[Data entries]

——

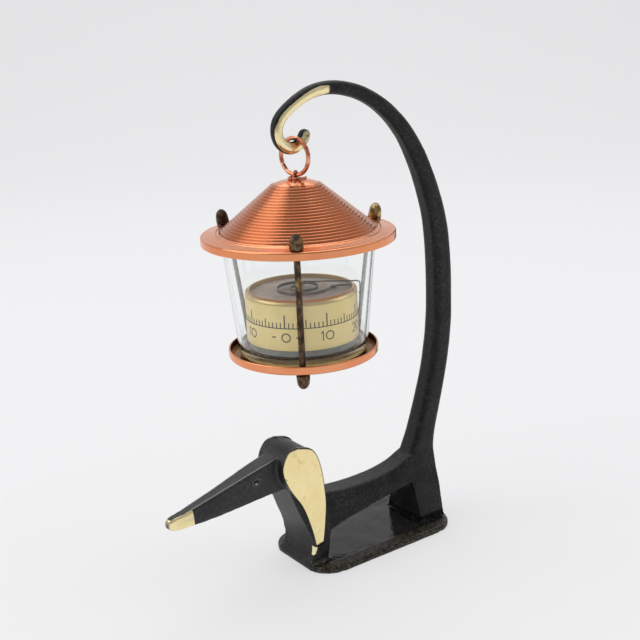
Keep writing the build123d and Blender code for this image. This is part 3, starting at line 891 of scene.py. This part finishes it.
def glass_tumbler():
    """Tapered glass with a thin wall, a thick, slightly hazy floor and a foot with a painted gold-brown
    reflection.
    """
    top_r = (GLASS_HIGH.x - GLASS_LOW.x) / 2
    low = GLASS_LOW.z
    high = GLASS_HIGH.z
    foot_r = top_r - 4.1
    wall = 0.8
    lip = 0.3
    floor = low + 3.2
    outer_r = 2.4
    inner_r = 1.6
    points = [(0, low), (foot_r - outer_r, low)]
    points += arc((foot_r - outer_r, low + outer_r), outer_r, -90, -5, 8)
    clear_from = floor + 1.5
    share = (clear_from - low - 2.2) / (high - low - 2.5)
    points += [(foot_r + (top_r - foot_r) * share, clear_from), (top_r, high - lip), (top_r - lip, high)]
    points += [(top_r - wall + lip, high), (top_r - wall, high - lip)]
    points += arc((foot_r - wall - inner_r, floor + inner_r), inner_r, -5, -90, 8)
    points += [(0, floor)]
    mesh = lathe_mesh("glass_tumbler", points, 288)
    height = mesh_places(mesh)[0][:, 2]
    paint(mesh, "haze", 1 - soft_step(height, floor - 0.1, floor + 1.4))
    # Painted reflection: the foot and its rounded corner are tinted gold-brown.
    paint(mesh, "painted_foot_reflection", 1 - soft_step(height, low + 2.5, low + 4.0))
    link("glass_tumbler", mesh, "lantern", GLASS, "glass")


roof_shell()
tray_dish()
glass_tumbler()


# ---------- tie rods and nuts


FIRST_ROD_ANGLE = 114.2


def rod_axes():
    """The foot and the head of each tie rod in millimetres, read from the CAD rods."""
    places = mesh_places(NODES["tie_rods"].data)[0]
    angles = np.degrees(np.arctan2(places[:, 1], places[:, 0] - AXIS_X))
    axes = []
    for turn in (0, 120, 240):
        apart = np.abs((angles - FIRST_ROD_ANGLE - turn + 180) % 360 - 180)
        cloud = places[apart < 30]
        half = (cloud[:, 2].min() + cloud[:, 2].max()) / 2
        low = cloud[cloud[:, 2] < half].mean(0)
        high = cloud[cloud[:, 2] >= half].mean(0)
        axes.append((Vector(low), Vector(high)))
    return axes


def span_on_rod(node, axis):
    """How far along a rod its nut starts and ends, measured from the rod's foot."""
    foot, head = axis
    direction = (head - foot).normalized()
    places = mesh_places(NODES[node].data)[0] - np.array(foot)
    along = places @ np.array(direction)
    away = np.linalg.norm(places - along[:, None] * np.array(direction), axis=1)
    reach = along[away < 4]
    return float(reach.min()), float(reach.max())


def joined(name, meshes):
    """One mesh from several."""
    verts = []
    faces = []
    for mesh in meshes:
        start = len(verts)
        verts += [v.co / MM for v in mesh.vertices]
        faces += [tuple(start + i for i in f.vertices) for f in mesh.polygons]
    return mesh_from(name, verts, faces)


def nut_mesh(seat, outward, height):
    """Worn hexagon cap nut: six softened flats under a tapered dome."""
    flats = 4.3
    steps = 72
    side = outward.orthogonal().normalized()
    up = outward.cross(side)
    profile = [(0.0, 0.97), (0.12, 1.0), (0.3, 0.985), (0.5, 0.95), (0.62, 0.91), (0.72, 0.83)]
    profile += [(0.82, 0.70), (0.90, 0.54), (0.96, 0.34), (0.99, 0.15)]
    verts = []
    round_r = flats / 2 * 1.04
    for rise, width in profile:
        hexagonal = max(0.0, 1 - rise / 0.9)
        for angle in round_angles(steps):
            turn = (angle + math.pi / 6) % (math.pi / 3) - math.pi / 6
            corner_r = min(flats / 2 / math.cos(turn), round_r * 1.06)
            radius = (corner_r * hexagonal + round_r * (1 - hexagonal)) * width
            across = side * math.cos(angle) + up * math.sin(angle)
            verts.append(seat + outward * (rise * height) + across * radius)
    faces = [tuple(range(steps))]
    last = (len(profile) - 1) * steps
    for start in range(0, last, steps):
        faces += quads(range(start, start + steps), range(start + steps, start + 2 * steps))
    verts.append(seat + outward * height)
    for k in range(steps):
        faces.append((last + k, last + (k + 1) % steps, len(verts) - 1))
    return mesh_from("nut", verts, faces)


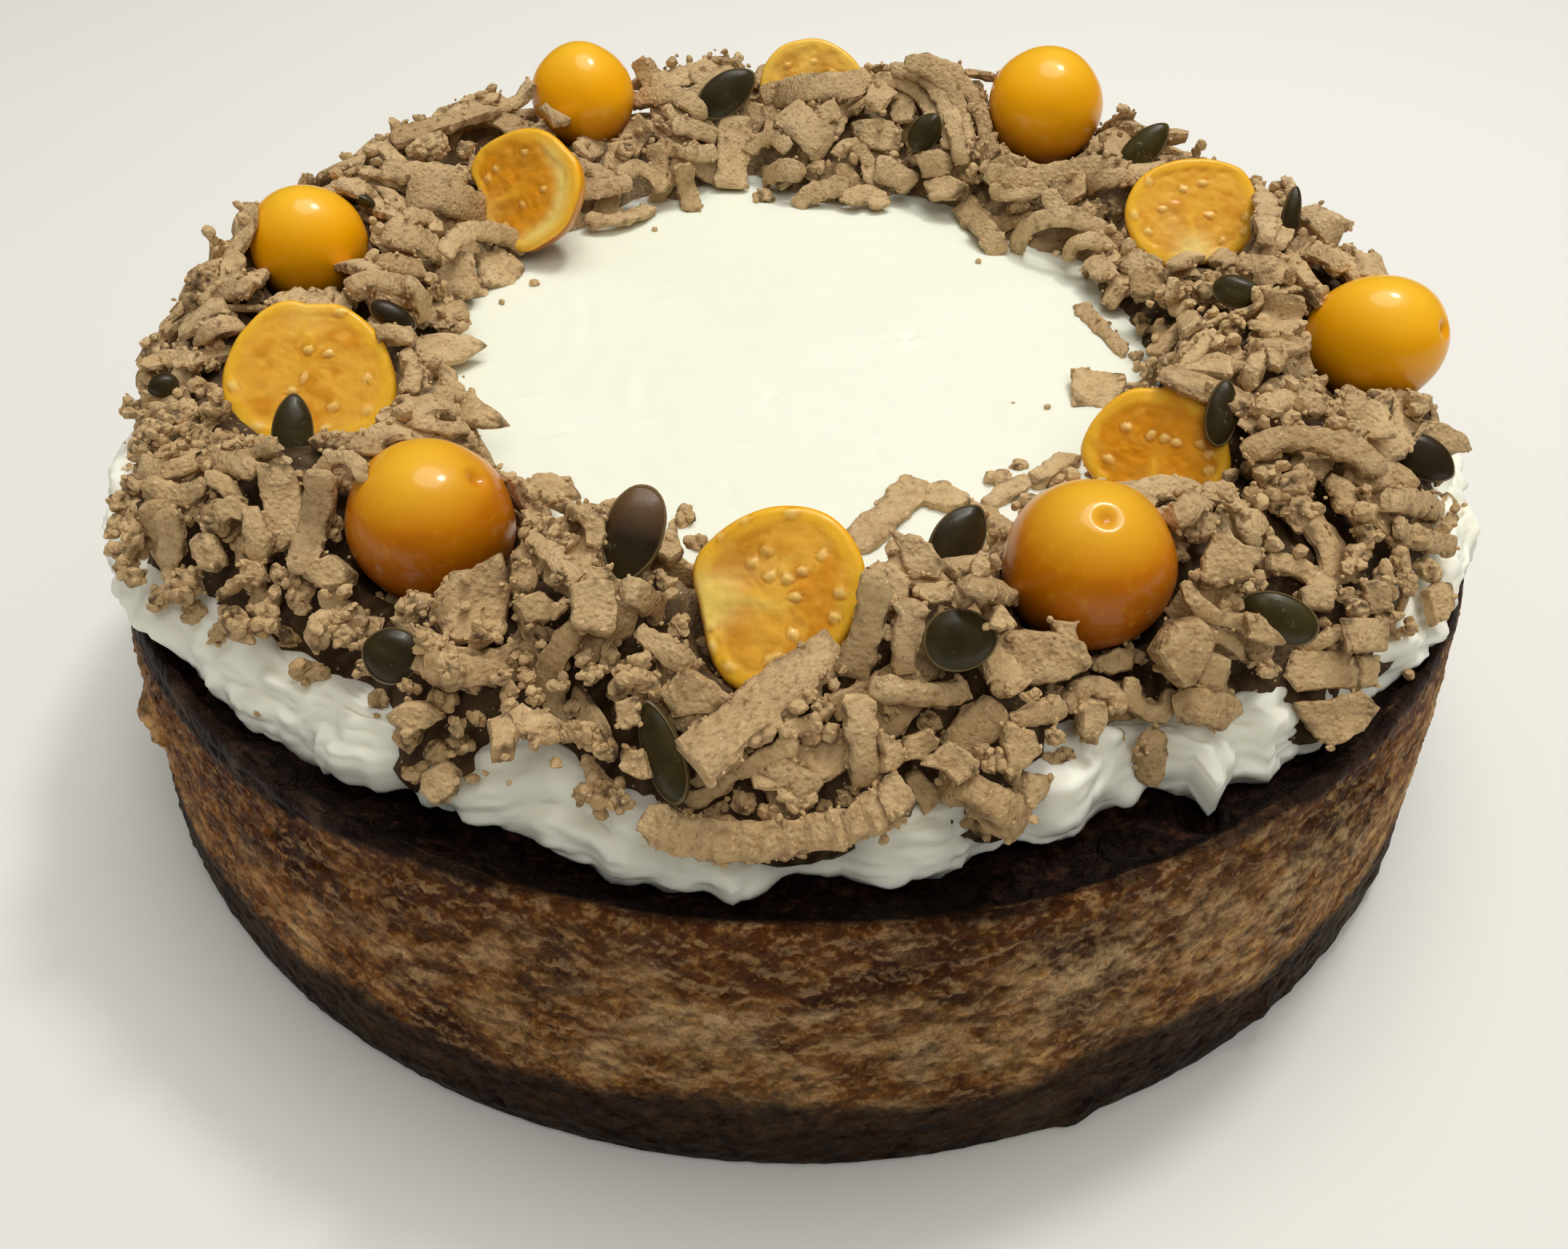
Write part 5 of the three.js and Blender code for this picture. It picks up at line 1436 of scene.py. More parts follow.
def ribbon_mesh(path, side, W, T, seed, torn=1.0, rib=0.0, groove=0.0, fringe=0.0, ends=(0.8, 0.8), nc=14, step=0.75):
    """torn strip along a path (K,3) whose flat lies along `side` (K,3)"""
    path, side = np.asarray(path, float), np.asarray(side, float)
    seg = np.linalg.norm(np.diff(path, axis=0), axis=1)
    L = np.concatenate([[0], np.cumsum(seg)])
    k = max(6, int(round(L[-1] / step)) + 1)
    s = np.linspace(0, L[-1], k)
    P = np.stack([np.interp(s, L, path[:, i]) for i in range(3)], -1)
    S = np.stack([np.interp(s, L, side[:, i]) for i in range(3)], -1)
    Tn = np.gradient(P, axis=0)
    Tn /= np.linalg.norm(Tn, axis=1, keepdims=True)
    S = S - (S * Tn).sum(1, keepdims=True) * Tn
    S /= np.maximum(np.linalg.norm(S, axis=1, keepdims=True), 1e-9)
    N = np.cross(Tn, S)
    r = np.random.default_rng(seed)
    o = r.uniform(-60, 60, 3)
    ph = np.linspace(0, TAU, nc, endpoint=False)
    cx = np.sign(np.cos(ph)) * np.abs(np.cos(ph)) ** 0.50
    cz = np.sign(np.sin(ph)) * np.abs(np.sin(ph)) ** 0.55
    q = np.stack([s * 0.22, s * 0, s * 0], -1) + o
    wv = 1 + torn * (0.20 * vnoise(q, 1) + 0.13 * vnoise(q * 3.1, 2))
    tv = 1 + 0.16 * vnoise(q * 1.3, 3)
    e0 = np.clip(s / 1.1, 0, 1)
    e1 = np.clip((L[-1] - s) / 1.1, 0, 1)
    we = np.minimum(ends[0] + (1 - ends[0]) * np.sqrt(e0), ends[1] + (1 - ends[1]) * np.sqrt(e1))
    te = np.minimum(0.55 + 0.45 * np.sqrt(e0), 0.55 + 0.45 * np.sqrt(e1))
    X = cx[None, :] * (W / 2) * (wv * we)[:, None]
    Z = cz[None, :] * (T / 2) * (tv * te)[:, None]
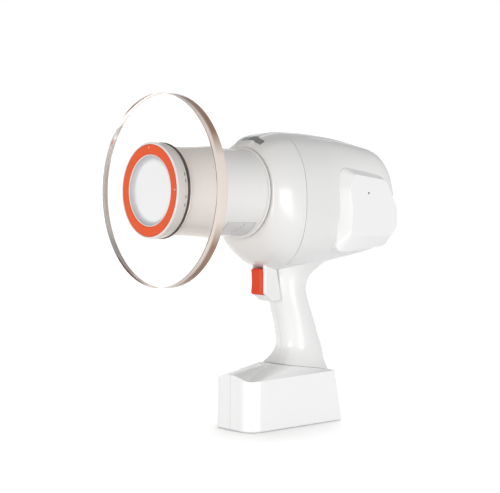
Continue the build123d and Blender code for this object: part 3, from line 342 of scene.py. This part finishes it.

——

### Exercise
Reproduce the material above, every line of it, exactly.

### Response to the exercise
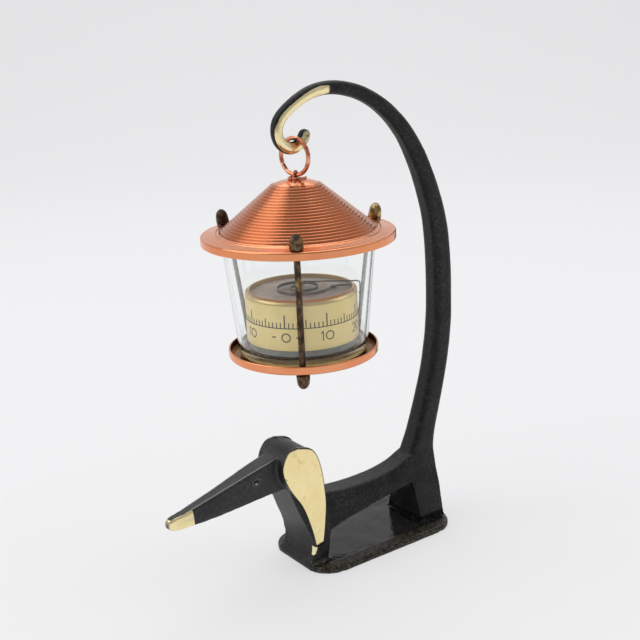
Keep writing the build123d and Blender code for this image. This is part 3, starting at line 891 of scene.py. This part finishes it.
def glass_tumbler():
    """Tapered glass with a thin wall, a thick, slightly hazy floor and a foot with a painted gold-brown
    reflection.
    """
    top_r = (GLASS_HIGH.x - GLASS_LOW.x) / 2
    low = GLASS_LOW.z
    high = GLASS_HIGH.z
    foot_r = top_r - 4.1
    wall = 0.8
    lip = 0.3
    floor = low + 3.2
    outer_r = 2.4
    inner_r = 1.6
    points = [(0, low), (foot_r - outer_r, low)]
    points += arc((foot_r - outer_r, low + outer_r), outer_r, -90, -5, 8)
    clear_from = floor + 1.5
    share = (clear_from - low - 2.2) / (high - low - 2.5)
    points += [(foot_r + (top_r - foot_r) * share, clear_from), (top_r, high - lip), (top_r - lip, high)]
    points += [(top_r - wall + lip, high), (top_r - wall, high - lip)]
    points += arc((foot_r - wall - inner_r, floor + inner_r), inner_r, -5, -90, 8)
    points += [(0, floor)]
    mesh = lathe_mesh("glass_tumbler", points, 288)
    height = mesh_places(mesh)[0][:, 2]
    paint(mesh, "haze", 1 - soft_step(height, floor - 0.1, floor + 1.4))
    # Painted reflection: the foot and its rounded corner are tinted gold-brown.
    paint(mesh, "painted_foot_reflection", 1 - soft_step(height, low + 2.5, low + 4.0))
    link("glass_tumbler", mesh, "lantern", GLASS, "glass")


roof_shell()
tray_dish()
glass_tumbler()


# ---------- tie rods and nuts


FIRST_ROD_ANGLE = 114.2


def rod_axes():
    """The foot and the head of each tie rod in millimetres, read from the CAD rods."""
    places = mesh_places(NODES["tie_rods"].data)[0]
    angles = np.degrees(np.arctan2(places[:, 1], places[:, 0] - AXIS_X))
    axes = []
    for turn in (0, 120, 240):
        apart = np.abs((angles - FIRST_ROD_ANGLE - turn + 180) % 360 - 180)
        cloud = places[apart < 30]
        half = (cloud[:, 2].min() + cloud[:, 2].max()) / 2
        low = cloud[cloud[:, 2] < half].mean(0)
        high = cloud[cloud[:, 2] >= half].mean(0)
        axes.append((Vector(low), Vector(high)))
    return axes


def span_on_rod(node, axis):
    """How far along a rod its nut starts and ends, measured from the rod's foot."""
    foot, head = axis
    direction = (head - foot).normalized()
    places = mesh_places(NODES[node].data)[0] - np.array(foot)
    along = places @ np.array(direction)
    away = np.linalg.norm(places - along[:, None] * np.array(direction), axis=1)
    reach = along[away < 4]
    return float(reach.min()), float(reach.max())


def joined(name, meshes):
    """One mesh from several."""
    verts = []
    faces = []
    for mesh in meshes:
        start = len(verts)
        verts += [v.co / MM for v in mesh.vertices]
        faces += [tuple(start + i for i in f.vertices) for f in mesh.polygons]
    return mesh_from(name, verts, faces)


def nut_mesh(seat, outward, height):
    """Worn hexagon cap nut: six softened flats under a tapered dome."""
    flats = 4.3
    steps = 72
    side = outward.orthogonal().normalized()
    up = outward.cross(side)
    profile = [(0.0, 0.97), (0.12, 1.0), (0.3, 0.985), (0.5, 0.95), (0.62, 0.91), (0.72, 0.83)]
    profile += [(0.82, 0.70), (0.90, 0.54), (0.96, 0.34), (0.99, 0.15)]
    verts = []
    round_r = flats / 2 * 1.04
    for rise, width in profile:
        hexagonal = max(0.0, 1 - rise / 0.9)
        for angle in round_angles(steps):
            turn = (angle + math.pi / 6) % (math.pi / 3) - math.pi / 6
            corner_r = min(flats / 2 / math.cos(turn), round_r * 1.06)
            radius = (corner_r * hexagonal + round_r * (1 - hexagonal)) * width
            across = side * math.cos(angle) + up * math.sin(angle)
            verts.append(seat + outward * (rise * height) + across * radius)
    faces = [tuple(range(steps))]
    last = (len(profile) - 1) * steps
    for start in range(0, last, steps):
        faces += quads(range(start, start + steps), range(start + steps, start + 2 * steps))
    verts.append(seat + outward * height)
    for k in range(steps):
        faces.append((last + k, last + (k + 1) % steps, len(verts) - 1))
    return mesh_from("nut", verts, faces)


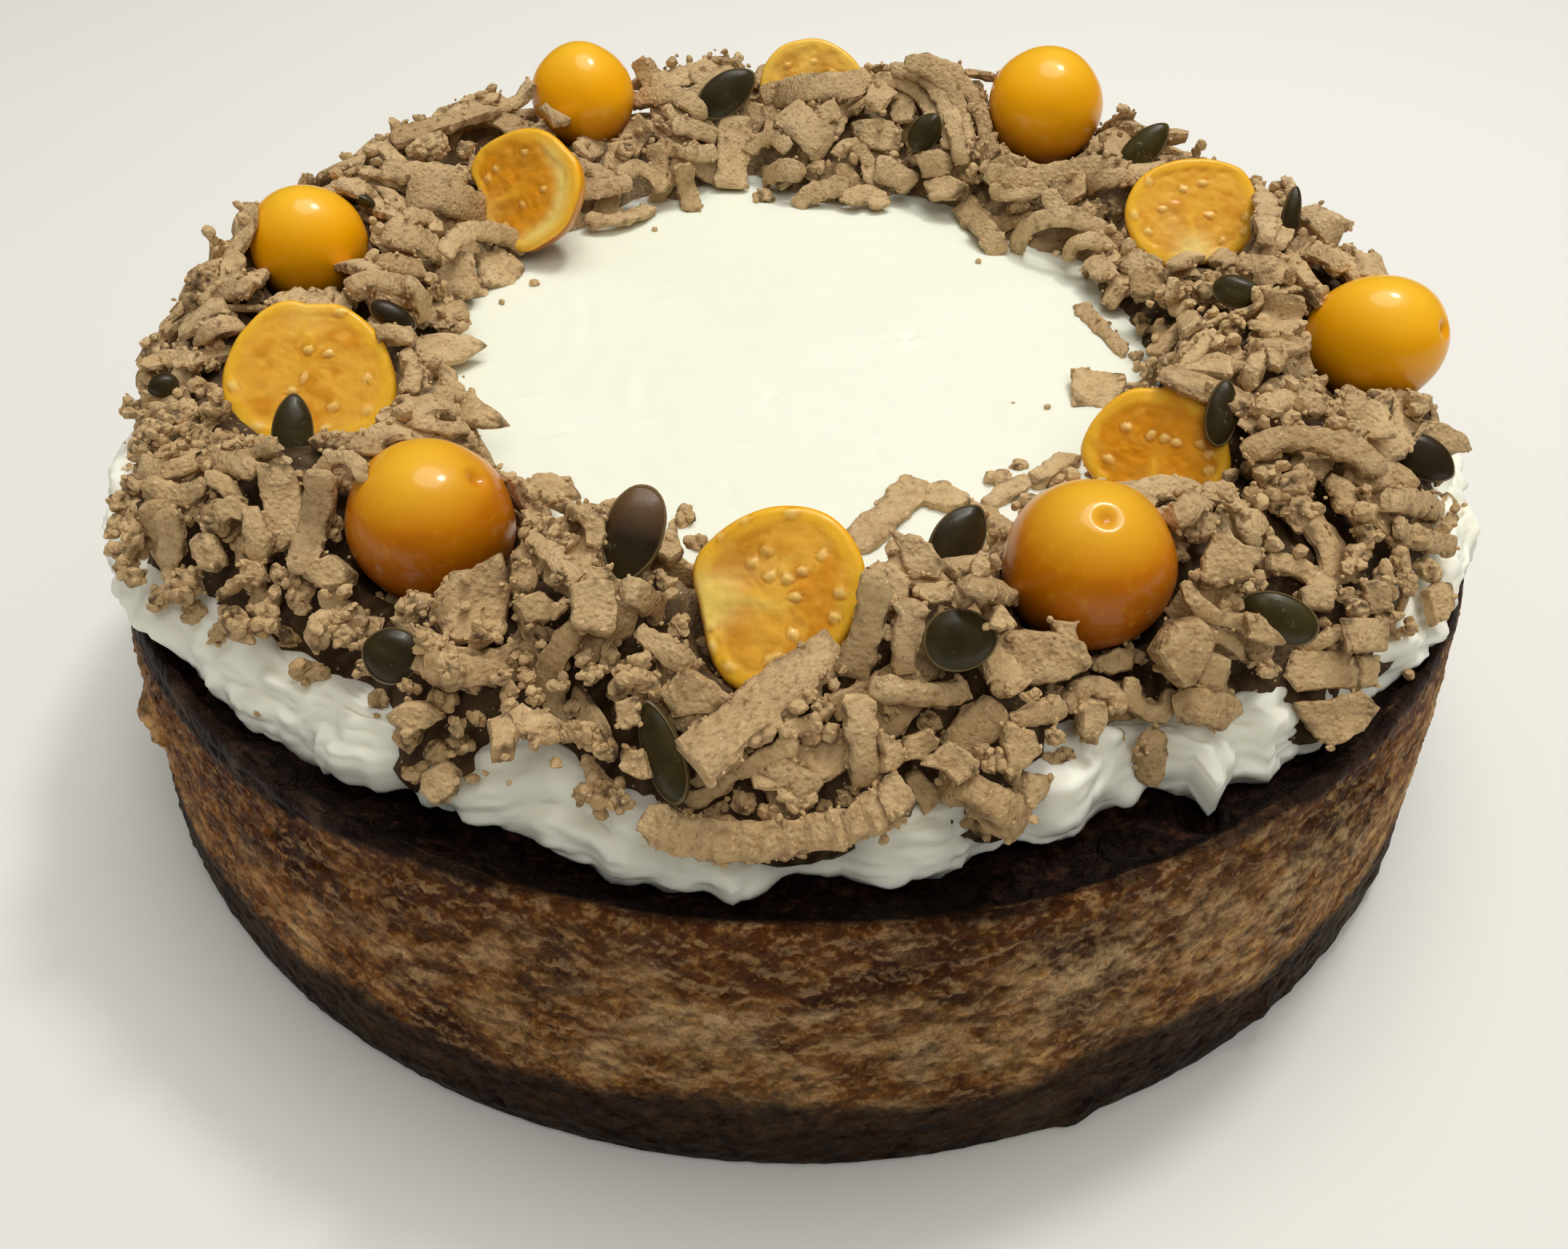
Write part 5 of the three.js and Blender code for this picture. It picks up at line 1436 of scene.py. More parts follow.
def ribbon_mesh(path, side, W, T, seed, torn=1.0, rib=0.0, groove=0.0, fringe=0.0, ends=(0.8, 0.8), nc=14, step=0.75):
    """torn strip along a path (K,3) whose flat lies along `side` (K,3)"""
    path, side = np.asarray(path, float), np.asarray(side, float)
    seg = np.linalg.norm(np.diff(path, axis=0), axis=1)
    L = np.concatenate([[0], np.cumsum(seg)])
    k = max(6, int(round(L[-1] / step)) + 1)
    s = np.linspace(0, L[-1], k)
    P = np.stack([np.interp(s, L, path[:, i]) for i in range(3)], -1)
    S = np.stack([np.interp(s, L, side[:, i]) for i in range(3)], -1)
    Tn = np.gradient(P, axis=0)
    Tn /= np.linalg.norm(Tn, axis=1, keepdims=True)
    S = S - (S * Tn).sum(1, keepdims=True) * Tn
    S /= np.maximum(np.linalg.norm(S, axis=1, keepdims=True), 1e-9)
    N = np.cross(Tn, S)
    r = np.random.default_rng(seed)
    o = r.uniform(-60, 60, 3)
    ph = np.linspace(0, TAU, nc, endpoint=False)
    cx = np.sign(np.cos(ph)) * np.abs(np.cos(ph)) ** 0.50
    cz = np.sign(np.sin(ph)) * np.abs(np.sin(ph)) ** 0.55
    q = np.stack([s * 0.22, s * 0, s * 0], -1) + o
    wv = 1 + torn * (0.20 * vnoise(q, 1) + 0.13 * vnoise(q * 3.1, 2))
    tv = 1 + 0.16 * vnoise(q * 1.3, 3)
    e0 = np.clip(s / 1.1, 0, 1)
    e1 = np.clip((L[-1] - s) / 1.1, 0, 1)
    we = np.minimum(ends[0] + (1 - ends[0]) * np.sqrt(e0), ends[1] + (1 - ends[1]) * np.sqrt(e1))
    te = np.minimum(0.55 + 0.45 * np.sqrt(e0), 0.55 + 0.45 * np.sqrt(e1))
    X = cx[None, :] * (W / 2) * (wv * we)[:, None]
    Z = cz[None, :] * (T / 2) * (tv * te)[:, None]
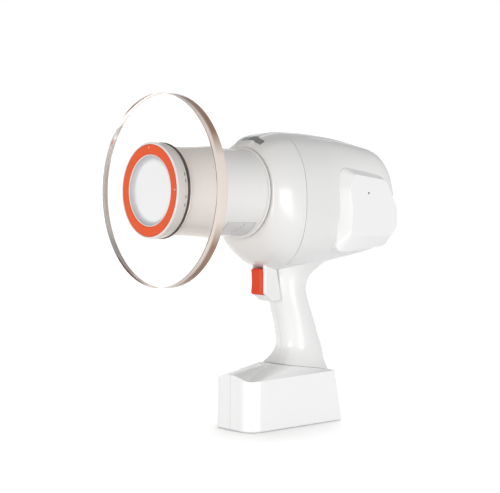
Continue the build123d and Blender code for this object: part 3, from line 342 of scene.py. This part finishes it.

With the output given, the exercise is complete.